» **DATASET EXCERPT**
______
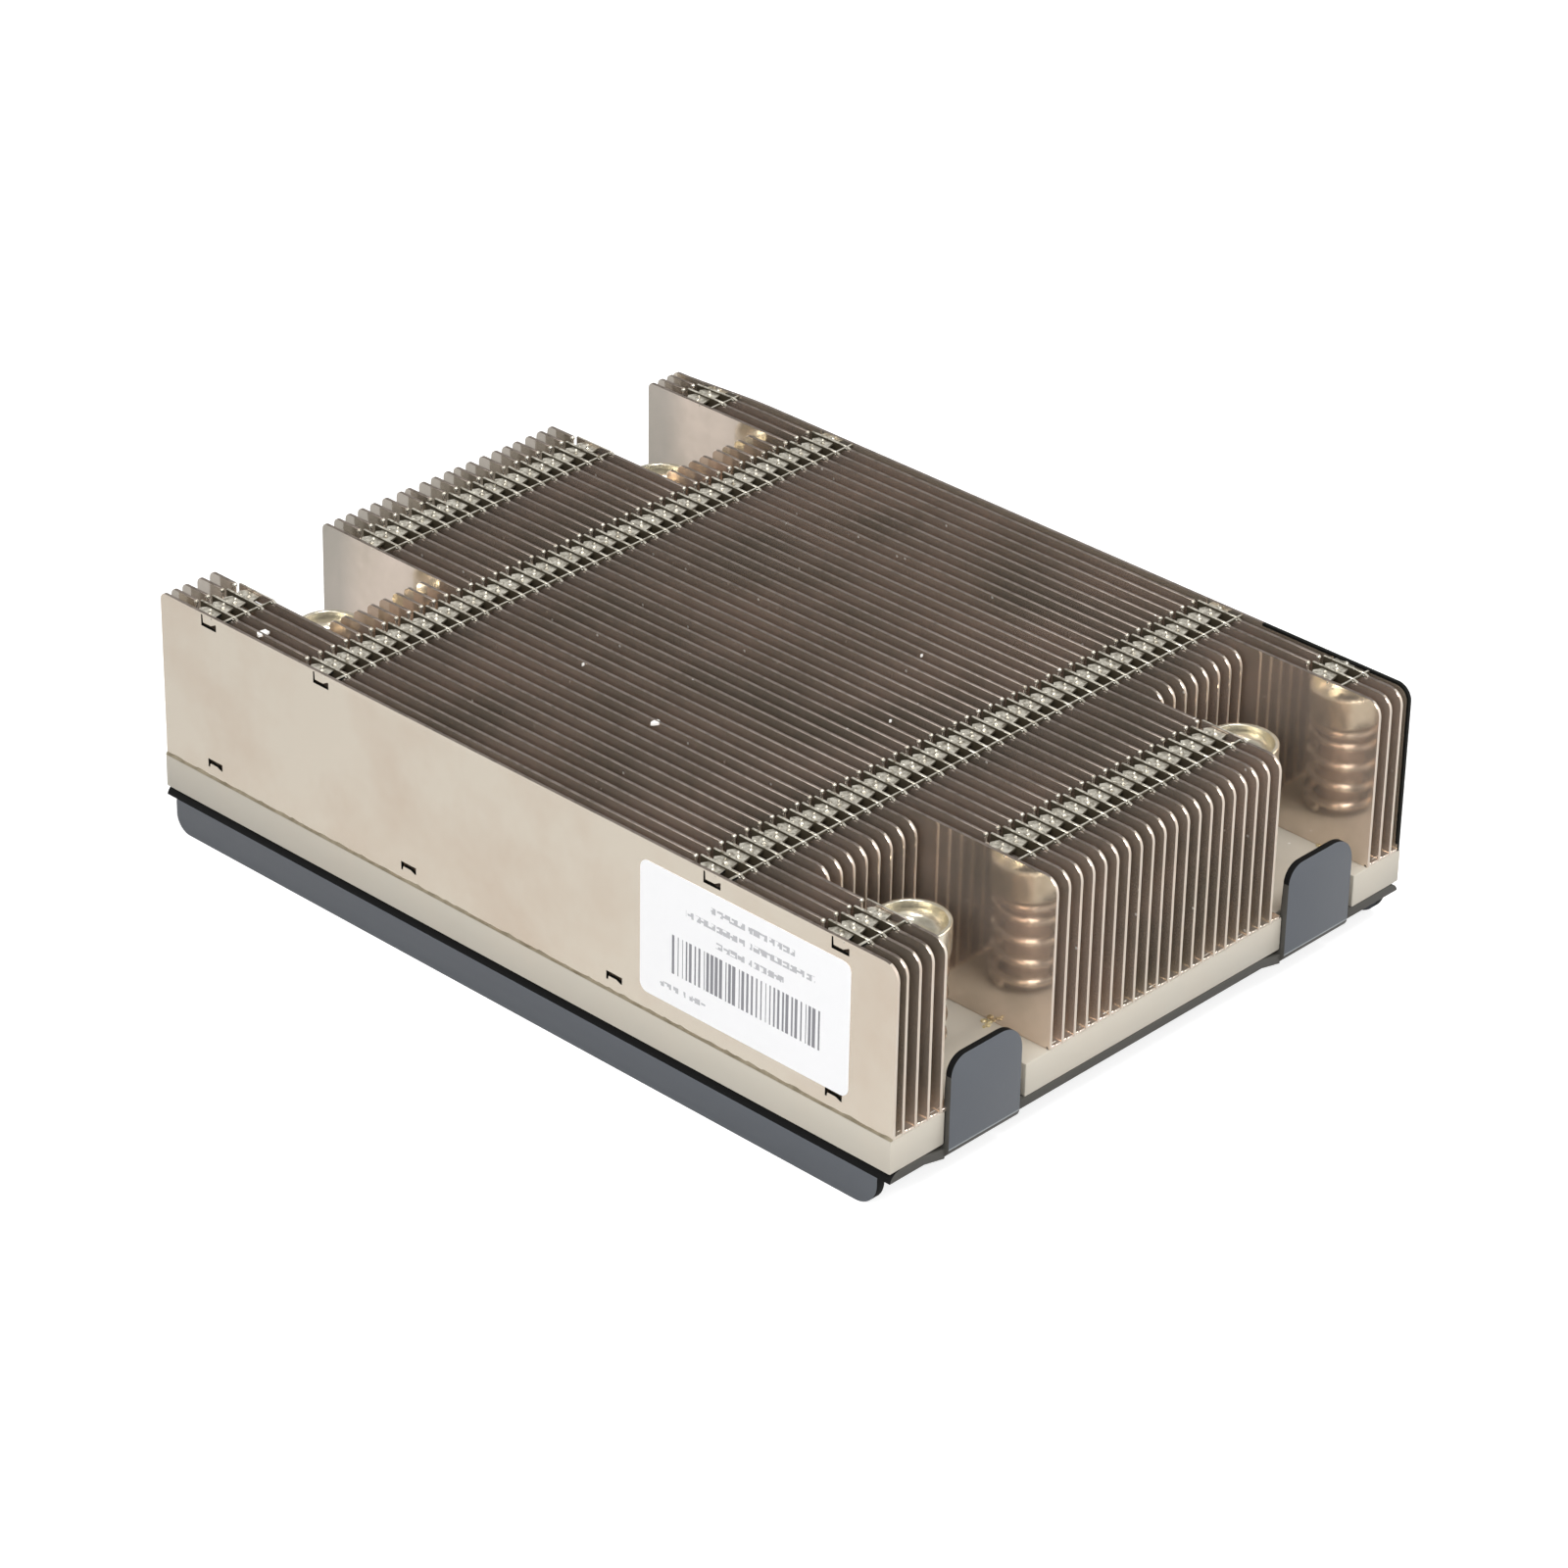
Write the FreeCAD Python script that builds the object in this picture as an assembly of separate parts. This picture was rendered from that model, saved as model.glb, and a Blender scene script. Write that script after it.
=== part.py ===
"""Passive server processor heat sink: a stack of folded sheet fins soldered on a base
plate, a black steel mounting frame under it, and four captive spring screws that stand
in notches at the corners of the stack.

Millimetres, +Z up. X runs across the fins, Y along them. The front end, where the frame's
two tabs rise, faces -Y, and the side that carries the label faces -X. The origin is at the
middle of the footprint, on the plane that the frame's side flanges stand on.
"""
import FreeCAD
import Part
import math
import os

V = FreeCAD.Vector

# Fin stack
fin_spacing = 2.0
fin_thickness = 0.4
fin_height = 21.9
inner_fins = 43
end_fin_gap = 1.5
fin_front_radius = 2.0
fin_front_facets = 2
fin_rear_cut = 0.9
foot_thickness = 0.4

# Folded strips that hook each fin to the next one, in four bands across the stack
flange_thickness = 0.4
front_bands = (5.85, 25.0)
rear_bands = (30.5, 11.0)
band_front_strip = 0.45
band_window = 1.45
band_middle_strip = 2.65

# Hook-shaped slots round the tongues of the outer fins, which the strips grip
slot_width = 2.6
slot_line = 0.4
slot_short_leg = 0.8
top_slot_drop = 1.6
top_slot_offset = 2.45
bottom_slot_rise = 2.3
bottom_slot_leg = 1.6
bottom_slot_inset = 8.8
bottom_slots = 4

# Base plate
base_length = 118.4
base_thickness = 4.3
side_ledge = 0.3
pad_width = 56.0
pad_length = 68.0
pad_proud = 0.6
pad_corner_cut = 1.5

# Screws and what they pass through
screw_spacing_x = 56.0
screw_inset = 12.2
notch_reach_left = 7.0
notch_reach_right = 9.0
notch_run = 6.8
shank_radius = 2.6
screw_hole_clearance = 0.35
head_radius = 4.5
head_height = 3.9
head_cup_radius = 4.0
head_cup_depth = 2.4
head_edge = 0.5
drive_across_flats = 4.0
drive_depth = 1.0
tip_reach = 3.3
tip_length = 0.7
thread_radius = 1.9
spring_length = 12.1
spring_mean_radius = 3.8
spring_wire_radius = 0.5
spring_active_turns = 3.25
spring_end_turns = 1
spring_gap = 0.05
spring_sides = 4
spring_steps_per_turn = 8
ring_thickness = 0.5
ring_across_flats = 7.6
ring_clearance = 0.1
ring_bore_clearance = 0.05

# Mounting frame
frame_thickness = 1.2
flange_drop = 5.4
flange_front_inset = 1.8
flange_rear_inset = 1.7
flange_front_radius = 3.2
flange_rear_radius = 2.3
bend_inner_radius = 0.4
window_clearance = 1.5
tab_spacing = 57.4
tab_offset = 0.65
tab_width = 11.6
tab_height = 11.0
tab_proud = 0.55
tab_left_radius = 2.3
tab_right_radius = 3.6
tab_drop = 0.75
tab_root_depth = 5.5
tab_bend_inner_radius = 0.2
tab_relief_depth = 4.0
tab_side_clearance = 0.4
tab_slope_run = 3.3
cutout_width = 13.2
cutout_clearance = 0.6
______
» **TASK STATEMENT**
Extract the complete listing above, reproducing each line exactly.

» **SOLUTION TO THIS EXERCISE**
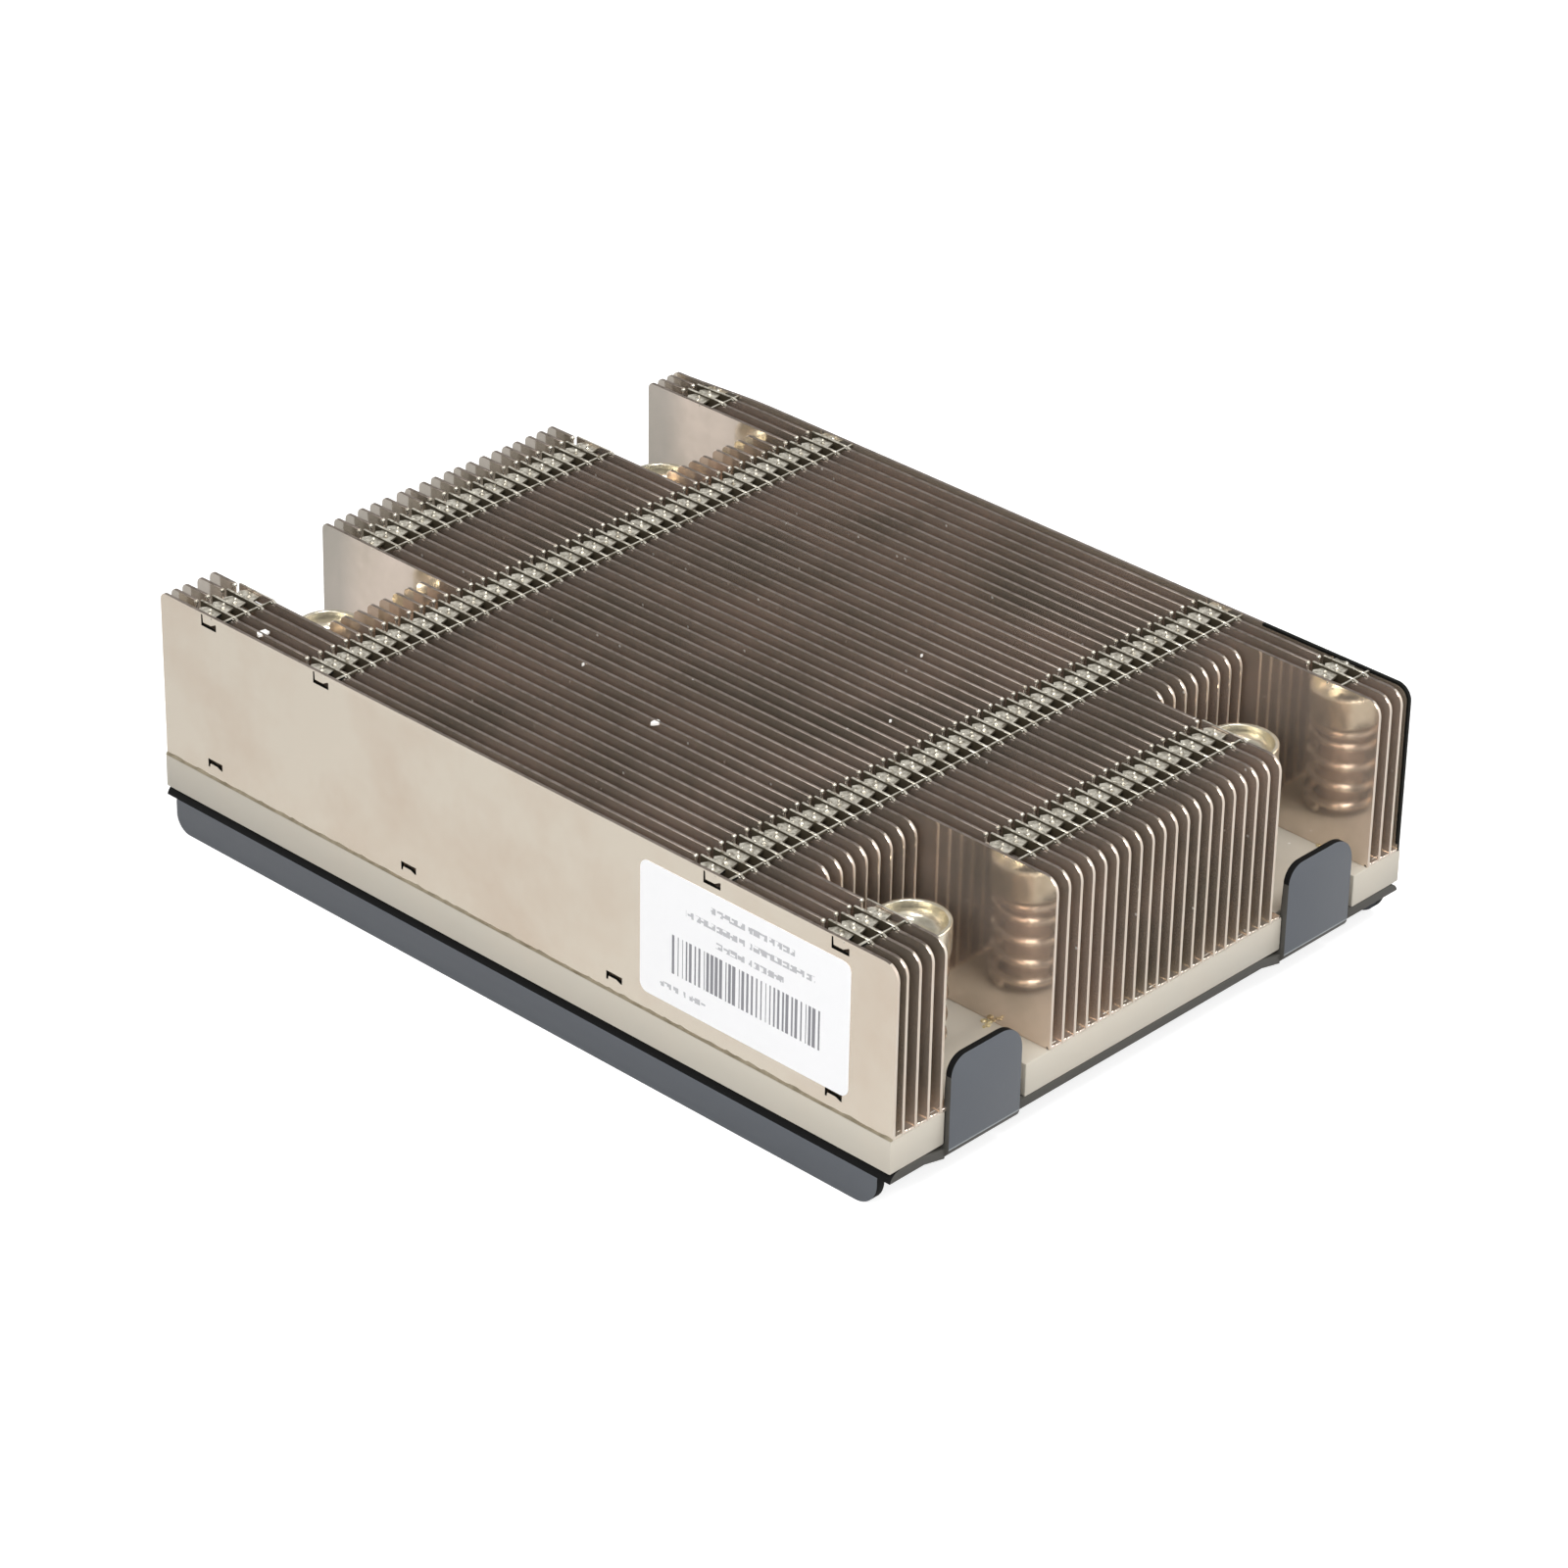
Write the FreeCAD Python script that builds the object in this picture as an assembly of separate parts. This picture was rendered from that model, saved as model.glb, and a Blender scene script. Write that script after it.
=== part.py ===
"""Passive server processor heat sink: a stack of folded sheet fins soldered on a base
plate, a black steel mounting frame under it, and four captive spring screws that stand
in notches at the corners of the stack.

Millimetres, +Z up. X runs across the fins, Y along them. The front end, where the frame's
two tabs rise, faces -Y, and the side that carries the label faces -X. The origin is at the
middle of the footprint, on the plane that the frame's side flanges stand on.
"""
import FreeCAD
import Part
import math
import os

V = FreeCAD.Vector

# Fin stack
fin_spacing = 2.0
fin_thickness = 0.4
fin_height = 21.9
inner_fins = 43
end_fin_gap = 1.5
fin_front_radius = 2.0
fin_front_facets = 2
fin_rear_cut = 0.9
foot_thickness = 0.4

# Folded strips that hook each fin to the next one, in four bands across the stack
flange_thickness = 0.4
front_bands = (5.85, 25.0)
rear_bands = (30.5, 11.0)
band_front_strip = 0.45
band_window = 1.45
band_middle_strip = 2.65

# Hook-shaped slots round the tongues of the outer fins, which the strips grip
slot_width = 2.6
slot_line = 0.4
slot_short_leg = 0.8
top_slot_drop = 1.6
top_slot_offset = 2.45
bottom_slot_rise = 2.3
bottom_slot_leg = 1.6
bottom_slot_inset = 8.8
bottom_slots = 4

# Base plate
base_length = 118.4
base_thickness = 4.3
side_ledge = 0.3
pad_width = 56.0
pad_length = 68.0
pad_proud = 0.6
pad_corner_cut = 1.5

# Screws and what they pass through
screw_spacing_x = 56.0
screw_inset = 12.2
notch_reach_left = 7.0
notch_reach_right = 9.0
notch_run = 6.8
shank_radius = 2.6
screw_hole_clearance = 0.35
head_radius = 4.5
head_height = 3.9
head_cup_radius = 4.0
head_cup_depth = 2.4
head_edge = 0.5
drive_across_flats = 4.0
drive_depth = 1.0
tip_reach = 3.3
tip_length = 0.7
thread_radius = 1.9
spring_length = 12.1
spring_mean_radius = 3.8
spring_wire_radius = 0.5
spring_active_turns = 3.25
spring_end_turns = 1
spring_gap = 0.05
spring_sides = 4
spring_steps_per_turn = 8
ring_thickness = 0.5
ring_across_flats = 7.6
ring_clearance = 0.1
ring_bore_clearance = 0.05

# Mounting frame
frame_thickness = 1.2
flange_drop = 5.4
flange_front_inset = 1.8
flange_rear_inset = 1.7
flange_front_radius = 3.2
flange_rear_radius = 2.3
bend_inner_radius = 0.4
window_clearance = 1.5
tab_spacing = 57.4
tab_offset = 0.65
tab_width = 11.6
tab_height = 11.0
tab_proud = 0.55
tab_left_radius = 2.3
tab_right_radius = 3.6
tab_drop = 0.75
tab_root_depth = 5.5
tab_bend_inner_radius = 0.2
tab_relief_depth = 4.0
tab_side_clearance = 0.4
tab_slope_run = 3.3
cutout_width = 13.2
cutout_clearance = 0.6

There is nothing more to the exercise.